Benefits of Email Marketing for D2C Ecommerce Brands
Building a successful D2C brand requires leveraging effective email marketing strategies. By unlocking the power of email, D2C brands can retain customers, drive sales, and keep their audience in their marketing funnel. Let’s examine the key benefits of email marketing and discover why it’s an indispensable tool for ecommerce success:
1. Retain and Nurture Customers
Building an email list allows you to retain the traffic you’ve worked hard to earn. With email marketing, you can establish ongoing customer relationships, maintaining and strengthening connections over time. Regularly engaging with your subscribers through email encourages repeat purchases and builds rapport.
2. Drive Sales Effectively
Email marketing consistently outperforms other channels in terms of driving sales. Email is 40 times more effective for customer acquisition than social media, and for every $1 you spend on email marketing, you can expect an average return of $38. Email campaigns are effective in converting first-time prospects and encourage repeat sales from existing customers.
3. Increase Your Most Important Key-Performance Indicators (KPIs)
Ecommerce email marketing helps brands grow revenue and meet their most crucial KPIs. You can increase conversion rates through automated welcome and abandoned cart emails, encourage repeat purchases with bounce-back or win-back campaigns, and boost average order value through lifecycle campaigns and targeted promotions. In fact, welcome messages have the highest conversion rate of 51.94% of all automated emails in the ecommerce industry.

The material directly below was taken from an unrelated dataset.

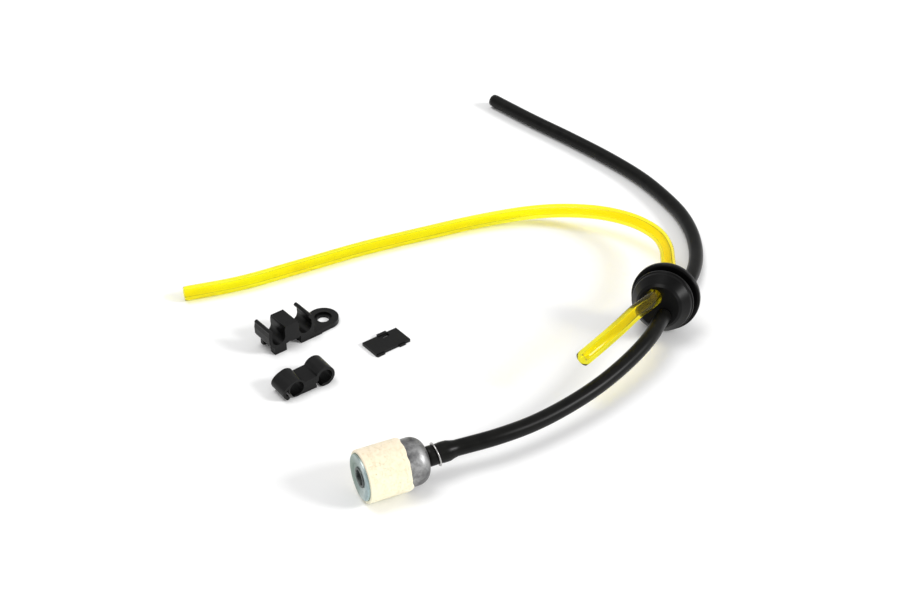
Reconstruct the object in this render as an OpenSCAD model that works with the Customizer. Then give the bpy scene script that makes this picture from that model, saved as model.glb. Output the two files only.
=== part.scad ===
// Two-line fuel pick-up with a felt filter, a tank grommet and three loose hose-clip pieces.
// Units are millimetres. +Z is up, and the table the pieces lie on is at Z = 0.
// The origin lies on the table, midway along the rigid pieces in X and in Y.

/* [Filter head] */
// Diameter of the felt sleeve
felt_d = 15.6; // [15:0.2:15.6]
// Diameter of the die-cast end cap
cap_d = 13.9; // [13.5:0.1:14]
// Diameter of the end disc
disc_d = 13.6; // [12.8:0.1:13.8]
// Length of the head from the disc to the back of the cap
head_len = 20.0; // [19:0.5:22]
// Diameter of the hole in the hollow rivet
rivet_bore_d = 4.4; // [3.4:0.1:4.5]

/* [Hoses] */
// Outside diameter of both hoses
hose_d = 4.8; // [4.5:0.1:5.0]
// Bore of both hoses
hose_bore_d = 2.4; // [2.2:0.1:2.8]

/* [Grommet] */
// Diameter of the rear flange
flange_d = 22.0; // [21.0:0.2:22]
// Thickness of the rear flange
flange_t = 2.4; // [1.8:0.1:2.6]
// Diameter of the neck that sits in the tank wall
neck_d = 16.5; // [15.5:0.5:18]
// Diameter of the bulb in front of the neck
bulb_d = 19.8; // [18.8:0.2:20.4]
// Distance between the two hose bores
bore_pitch = 7.0; // [6.8:0.1:7.2]

/* [Clip pieces] */
// Bore of the channels that grip a hose
grip_d = 4.8; // [4.6:0.1:5.0]
// Distance between the two channels
grip_pitch = 10.0; // [9.6:0.1:10.2]
// Width of the saddle along the hoses
saddle_w = 8.2; // [7.4:0.2:9]
// Width of the double clip along the hoses
clip_w = 7.2; // [6:0.2:8]
// Diameter of the screw hole in the saddle's ear
ear_hole_d = 3.8; // [3.2:0.1:5]
// Thickness of the small plate
plate_t = 1.0; // [0.9:0.1:1.4]

/* [Hidden] */
$fn = 72;

// Where the filter head lies: centre of its disc face, and its heading in plan.
head_at = [-34.1, -41.2, 7.8];
head_turn = 25;
head_dir = [cos(head_turn), sin(head_turn), 0];

// Stations along the head's axis, from the outer face of the disc.
disc_t = 1.0;
felt_front = 0.6;
felt_back = 13.2;
felt_bore_d = 10.0;
cap_front = 12.2;
cap_round = 3.9;
fit_gap = 0.05;
nipple_d = 3.6;
barb_d = 4.2;
nipple_end = head_len + 7.2;
fuel_bore_d = 2.2;
core_d = 7.6;
core_bore_d = 5.4;
hose_swell_d = 6.1;
wire_d = 0.5;
wire_ring_r = 3.4;
wire_at = head_len + 3.3;
wire_tilt = 10;

// Grommet: centre of the flange, turn in plan and dip of its axis to the rear.
grommet_at = [59.1, 40.85, 10.82];
grommet_turn = 21;
grommet_dip = 14;
bore_roll = 56;
grommet_nose = 10.2;
hose_fit = 0.05;
axis_dir = [
    sin(grommet_turn) * cos(grommet_dip),
    cos(grommet_turn) * cos(grommet_dip),
    -sin(grommet_dip)
];
across_dir = [cos(grommet_turn), -sin(grommet_turn), 0];
rise_dir = [
    sin(grommet_turn) * sin(grommet_dip),
    cos(grommet_turn) * sin(grommet_dip),
    cos(grommet_dip)
];
pair_dir = cos(bore_roll) * across_dir - sin(bore_roll) * rise_dir;

// A point on a hose where it runs straight through the grommet.
function in_grommet(side, s) = grommet_at + side * bore_pitch / 2 * pair_dir + s * axis_dir;

// A point on the head's axis.
function on_head(s) = head_at + s * head_dir;

// Hose routes, from the filter end, with the outside and bore radius at each point.
hose_sides = 12;
hose_r = hose_d / 2;
hose_in = hose_bore_d / 2;
swell_r = hose_swell_d / 2;
swell_in = 2.25;
pickup_route = [
    on_head(head_len + 0.1),
    on_head(head_len + 7),
    on_head(head_len + 9.5),
    [4, -24.2, 8],
    [14.5, -18.2, 7.8],
    [25, -10.6, 8.2],
    [35.5, -1.4, 9.1],
    [45.4, 9.5, 10.4],
    [51.6, 18, 11.5],
    in_grommet(1, -14),
    in_grommet(1, 6),
    in_grommet(1, 17),
    [70, 61.5, 3.5],
    [72.7, 70, 3.0],
    [74.2, 80, 2.45],
    [74, 91, 2.45],
    [71.8, 102.3, 2.45],
    [67.5, 113, 2.45],
    [60.5, 126, 2.45],
    [50, 140, 2.45],
    [36.5, 155, 2.45],
    [22, 170, 2.45],
    [8, 185.5, 2.45]
];
pickup_radii = [for (k = [0:len(pickup_route) - 1]) k < 2 ? [swell_r, swell_in] : [hose_r, hose_in]];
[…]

4. Maintain Independence from Platform Changes
Unlike social media and search engine platforms, email marketing provides independence and control over customer communication. Organic reach on social media has been declining, requiring businesses to pay for exposure, while ranking in Google has become increasingly challenging. Email gives you a direct and reliable channel to reach your audience without being influenced by third-party gatekeepers.
5. Personalized and Targeted Communication
Email allows for personalized and targeted communication, enabling you to tailor messages to specific customer segments. By utilizing customer data and segmentation, you can send relevant offers, product recommendations, and exclusive promotions. Personalization enhances customer engagement and increases the likelihood of conversions, helping your brand retain a loyal, high-spending audience. Personalization can reduce acquisition costs by as much as 50%, lift revenues by 5-15%, and increase the efficiency of marketing spend by 10-30%.
4 Ecommerce Email Marketing Tips and Best Practices
Let’s explore some of our favorite strategies and proven techniques to optimize your email marketing campaigns, drive customer engagement, and boost conversions. Whether your D2C brand is starting email efforts from scratch or looking for new ways to improve your marketing campaigns, these valuable best practices are essential to create compelling email collateral that resonates with your audience and delivers measurable results.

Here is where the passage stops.